Emma Darragh's unflinching, tender and darkly funny debut explores what we give to our families and what we take from them-whether we mean to or not. The stories in Thanks for Having Me are like a shoebox full of old photos: they aren't in chronological order and few are labelled. Looking at a family this way reveals things we don't see when these moments are neatly organised. Except that within these pages are a few moments you wouldn't want to hold up to the light.
Review
Annie Condon
Thanks for Having Me is a novel told in interlinked stories, and even though you might think, ‘I don’t like short stories,’ it’s worth considering that some of the Pulitzer Prize-winning novels – Olive Kitteridge by Elizabeth Strout; A Visit from the Goon Squad by Jennifer Egan – are created through a series of stories. Even our own Tim Winton favoured the form in The Turning.

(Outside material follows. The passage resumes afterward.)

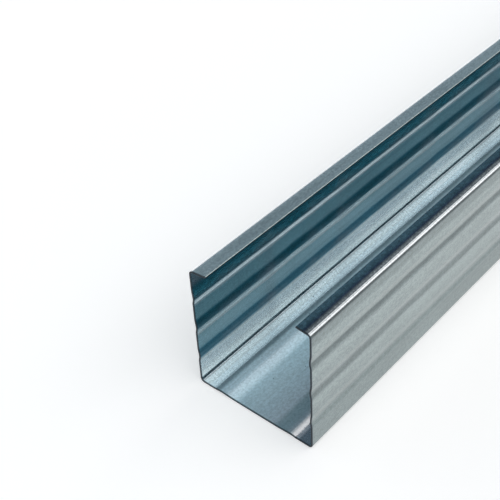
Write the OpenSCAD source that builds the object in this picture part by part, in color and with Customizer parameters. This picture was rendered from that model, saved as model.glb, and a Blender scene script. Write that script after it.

Emma Darragh’s debut follows three women from the same working-class community in Wollongong. Maryanne, a mother in the 1970s, tries to be everything for her two daughters and husband. She works as a nurse, makes lunches for the kids, plus dinner when she gets home. She also tends to the needs of her own parents and suffers in the wake of a family tragedy. But when her two daughters are adolescents in the 1990s, she barely recognises her life, and leaves.
Vivian also finds herself in a situation where her family suddenly feels unrecognisable. As a result, she is furious and copes using alcohol and sex. She works at a string of casual jobs in between hangovers. At 23, Vivian is partnered and pregnant; she’s hoping motherhood will give her some direction. But the repetition of sleepless nights and painful breastfeeding disheartens her. Increasingly distant from her husband, she leaves when her daughter is primary school aged.
This novel is full of complex and interesting women. Despite themes of family trauma, Darragh’s writing and characters can be extremely funny, and the span of the book means that a broad range of readers will relate to the characters and timelines. The stories vary in length, and each reveals some part of the larger picture; part of the joy is piecing it all together. Central to that experience is the skill of the author in depicting the highs and lows of relationships. Memorably, in the present, Evie, a teenager, but possibly the most self-aware character, muses, ‘What if there was a Gumtree for families? Or a Buy Swap Sell?’
This novel is for readers who enjoy writers who make the personal enjoyably political. It’s a wonderful, thought-provoking read.